From the top of the records below down to the line containing "# The origin", reproduce every line exactly.

Entries with model source code
---+---

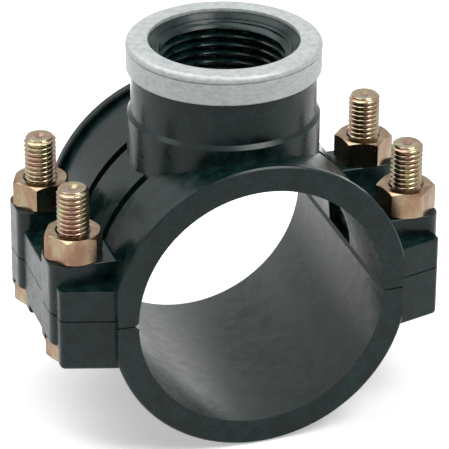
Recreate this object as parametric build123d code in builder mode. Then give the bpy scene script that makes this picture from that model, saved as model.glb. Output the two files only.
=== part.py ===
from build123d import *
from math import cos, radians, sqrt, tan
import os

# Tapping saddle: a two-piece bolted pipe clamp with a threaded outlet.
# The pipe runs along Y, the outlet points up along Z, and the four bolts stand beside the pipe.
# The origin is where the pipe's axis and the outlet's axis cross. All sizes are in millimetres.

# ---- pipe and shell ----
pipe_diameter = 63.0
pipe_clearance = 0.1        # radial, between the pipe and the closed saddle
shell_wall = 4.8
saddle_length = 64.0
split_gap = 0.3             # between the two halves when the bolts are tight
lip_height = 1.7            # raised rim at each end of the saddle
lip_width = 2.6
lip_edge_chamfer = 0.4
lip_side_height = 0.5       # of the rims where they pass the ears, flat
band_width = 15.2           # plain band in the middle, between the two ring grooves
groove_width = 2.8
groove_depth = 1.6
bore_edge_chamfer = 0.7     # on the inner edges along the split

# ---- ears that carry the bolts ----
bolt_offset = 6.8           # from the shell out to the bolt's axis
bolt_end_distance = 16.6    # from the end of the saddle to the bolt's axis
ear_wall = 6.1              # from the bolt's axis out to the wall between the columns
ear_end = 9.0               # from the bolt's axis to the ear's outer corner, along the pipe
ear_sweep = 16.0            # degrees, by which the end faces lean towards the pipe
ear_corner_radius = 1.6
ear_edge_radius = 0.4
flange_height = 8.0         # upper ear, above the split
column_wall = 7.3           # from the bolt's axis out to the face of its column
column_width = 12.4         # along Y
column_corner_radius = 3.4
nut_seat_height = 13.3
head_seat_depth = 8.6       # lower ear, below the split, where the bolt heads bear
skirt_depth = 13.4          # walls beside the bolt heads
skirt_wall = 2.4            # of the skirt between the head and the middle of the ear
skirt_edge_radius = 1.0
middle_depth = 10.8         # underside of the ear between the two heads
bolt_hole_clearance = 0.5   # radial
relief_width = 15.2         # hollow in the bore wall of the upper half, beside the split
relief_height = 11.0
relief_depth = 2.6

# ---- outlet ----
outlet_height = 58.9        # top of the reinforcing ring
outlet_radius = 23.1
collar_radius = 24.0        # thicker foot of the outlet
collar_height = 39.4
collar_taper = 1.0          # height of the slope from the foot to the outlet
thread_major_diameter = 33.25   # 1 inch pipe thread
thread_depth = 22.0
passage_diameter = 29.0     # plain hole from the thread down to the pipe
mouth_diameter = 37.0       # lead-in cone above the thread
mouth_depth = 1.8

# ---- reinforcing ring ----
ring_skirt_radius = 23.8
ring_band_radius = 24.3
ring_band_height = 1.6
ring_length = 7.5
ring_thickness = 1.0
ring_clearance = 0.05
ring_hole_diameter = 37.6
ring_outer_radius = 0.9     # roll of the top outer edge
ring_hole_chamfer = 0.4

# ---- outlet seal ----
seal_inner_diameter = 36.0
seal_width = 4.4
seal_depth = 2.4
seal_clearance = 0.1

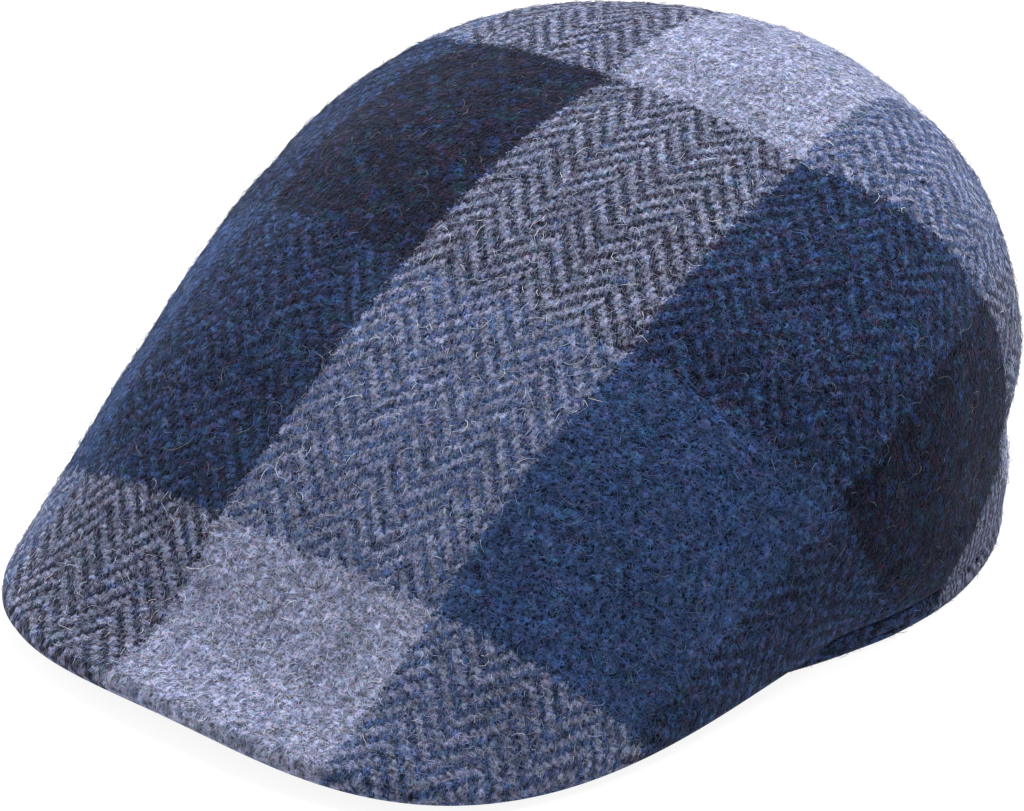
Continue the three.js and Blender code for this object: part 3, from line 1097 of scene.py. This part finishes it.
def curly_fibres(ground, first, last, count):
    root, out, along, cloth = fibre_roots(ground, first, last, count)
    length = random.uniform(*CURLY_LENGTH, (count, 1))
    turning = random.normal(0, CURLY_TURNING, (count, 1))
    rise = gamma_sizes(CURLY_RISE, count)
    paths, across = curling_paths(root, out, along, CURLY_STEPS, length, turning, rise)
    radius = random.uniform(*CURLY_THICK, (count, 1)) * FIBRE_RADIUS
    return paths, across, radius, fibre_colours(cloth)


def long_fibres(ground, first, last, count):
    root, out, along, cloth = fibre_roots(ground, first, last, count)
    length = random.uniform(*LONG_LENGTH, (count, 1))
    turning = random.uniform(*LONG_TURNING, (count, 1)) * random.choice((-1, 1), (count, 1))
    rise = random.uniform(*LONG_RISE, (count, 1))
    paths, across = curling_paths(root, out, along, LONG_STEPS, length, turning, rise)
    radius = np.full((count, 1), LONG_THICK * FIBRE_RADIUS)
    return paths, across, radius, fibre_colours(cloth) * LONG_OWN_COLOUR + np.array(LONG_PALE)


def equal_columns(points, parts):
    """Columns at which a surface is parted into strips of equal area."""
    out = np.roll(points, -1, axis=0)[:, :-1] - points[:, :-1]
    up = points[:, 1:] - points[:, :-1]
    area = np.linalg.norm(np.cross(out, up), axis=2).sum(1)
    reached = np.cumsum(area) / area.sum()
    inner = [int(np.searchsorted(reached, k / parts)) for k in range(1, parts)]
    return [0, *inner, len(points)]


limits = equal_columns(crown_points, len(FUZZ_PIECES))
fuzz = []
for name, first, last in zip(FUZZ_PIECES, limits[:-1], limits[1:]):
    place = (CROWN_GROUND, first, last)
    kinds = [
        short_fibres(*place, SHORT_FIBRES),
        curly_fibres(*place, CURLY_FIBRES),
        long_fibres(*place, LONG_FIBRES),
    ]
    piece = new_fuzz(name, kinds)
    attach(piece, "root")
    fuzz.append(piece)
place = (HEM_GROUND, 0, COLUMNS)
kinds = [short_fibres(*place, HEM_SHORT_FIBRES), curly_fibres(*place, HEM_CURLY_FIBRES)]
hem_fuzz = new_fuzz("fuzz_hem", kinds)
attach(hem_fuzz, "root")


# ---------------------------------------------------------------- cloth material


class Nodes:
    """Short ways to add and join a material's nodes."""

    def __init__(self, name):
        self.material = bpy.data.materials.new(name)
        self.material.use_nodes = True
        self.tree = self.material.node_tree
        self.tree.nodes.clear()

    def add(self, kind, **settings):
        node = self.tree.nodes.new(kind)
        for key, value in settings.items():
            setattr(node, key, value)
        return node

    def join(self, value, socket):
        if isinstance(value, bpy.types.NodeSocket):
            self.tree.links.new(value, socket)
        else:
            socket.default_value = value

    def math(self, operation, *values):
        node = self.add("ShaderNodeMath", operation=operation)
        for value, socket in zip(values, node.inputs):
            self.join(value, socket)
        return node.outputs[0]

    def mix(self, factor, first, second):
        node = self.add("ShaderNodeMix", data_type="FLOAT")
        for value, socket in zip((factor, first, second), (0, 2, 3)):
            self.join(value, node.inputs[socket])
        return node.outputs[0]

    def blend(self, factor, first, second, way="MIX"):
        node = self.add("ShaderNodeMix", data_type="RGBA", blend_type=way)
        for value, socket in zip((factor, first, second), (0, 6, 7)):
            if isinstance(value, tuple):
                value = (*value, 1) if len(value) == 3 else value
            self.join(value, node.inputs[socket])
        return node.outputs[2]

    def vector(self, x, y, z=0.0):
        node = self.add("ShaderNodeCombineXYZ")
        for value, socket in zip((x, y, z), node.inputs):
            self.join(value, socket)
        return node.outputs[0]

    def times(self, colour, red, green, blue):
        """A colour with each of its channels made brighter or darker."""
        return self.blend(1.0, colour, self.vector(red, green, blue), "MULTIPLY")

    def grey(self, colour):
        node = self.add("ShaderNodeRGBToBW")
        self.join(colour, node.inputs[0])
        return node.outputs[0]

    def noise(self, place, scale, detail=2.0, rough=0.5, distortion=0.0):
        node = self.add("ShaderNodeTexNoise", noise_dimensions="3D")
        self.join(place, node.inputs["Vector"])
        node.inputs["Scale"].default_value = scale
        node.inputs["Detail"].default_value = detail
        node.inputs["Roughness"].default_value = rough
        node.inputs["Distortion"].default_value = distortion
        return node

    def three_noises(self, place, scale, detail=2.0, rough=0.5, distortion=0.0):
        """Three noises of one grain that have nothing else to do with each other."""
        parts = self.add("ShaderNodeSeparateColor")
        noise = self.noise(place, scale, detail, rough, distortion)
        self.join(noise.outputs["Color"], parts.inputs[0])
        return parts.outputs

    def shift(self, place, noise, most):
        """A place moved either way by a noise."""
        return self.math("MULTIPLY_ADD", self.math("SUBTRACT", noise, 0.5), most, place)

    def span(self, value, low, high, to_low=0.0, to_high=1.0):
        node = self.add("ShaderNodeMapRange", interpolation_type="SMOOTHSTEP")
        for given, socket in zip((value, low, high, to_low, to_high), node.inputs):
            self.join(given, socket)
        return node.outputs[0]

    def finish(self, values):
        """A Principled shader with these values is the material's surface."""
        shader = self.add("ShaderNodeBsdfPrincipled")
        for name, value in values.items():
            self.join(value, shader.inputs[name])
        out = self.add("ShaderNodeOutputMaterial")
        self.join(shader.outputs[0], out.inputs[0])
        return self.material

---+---

Result of this exercise:
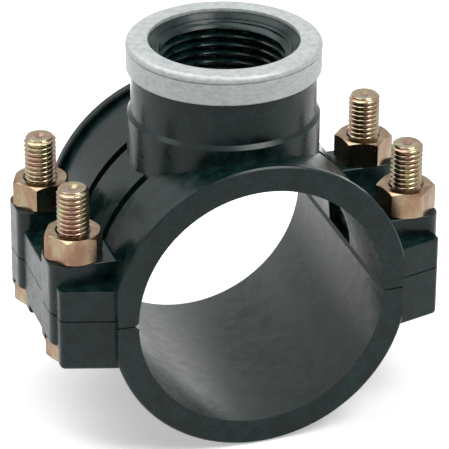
Recreate this object as parametric build123d code in builder mode. Then give the bpy scene script that makes this picture from that model, saved as model.glb. Output the two files only.
=== part.py ===
from build123d import *
from math import cos, radians, sqrt, tan
import os

# Tapping saddle: a two-piece bolted pipe clamp with a threaded outlet.
# The pipe runs along Y, the outlet points up along Z, and the four bolts stand beside the pipe.
# The origin is where the pipe's axis and the outlet's axis cross. All sizes are in millimetres.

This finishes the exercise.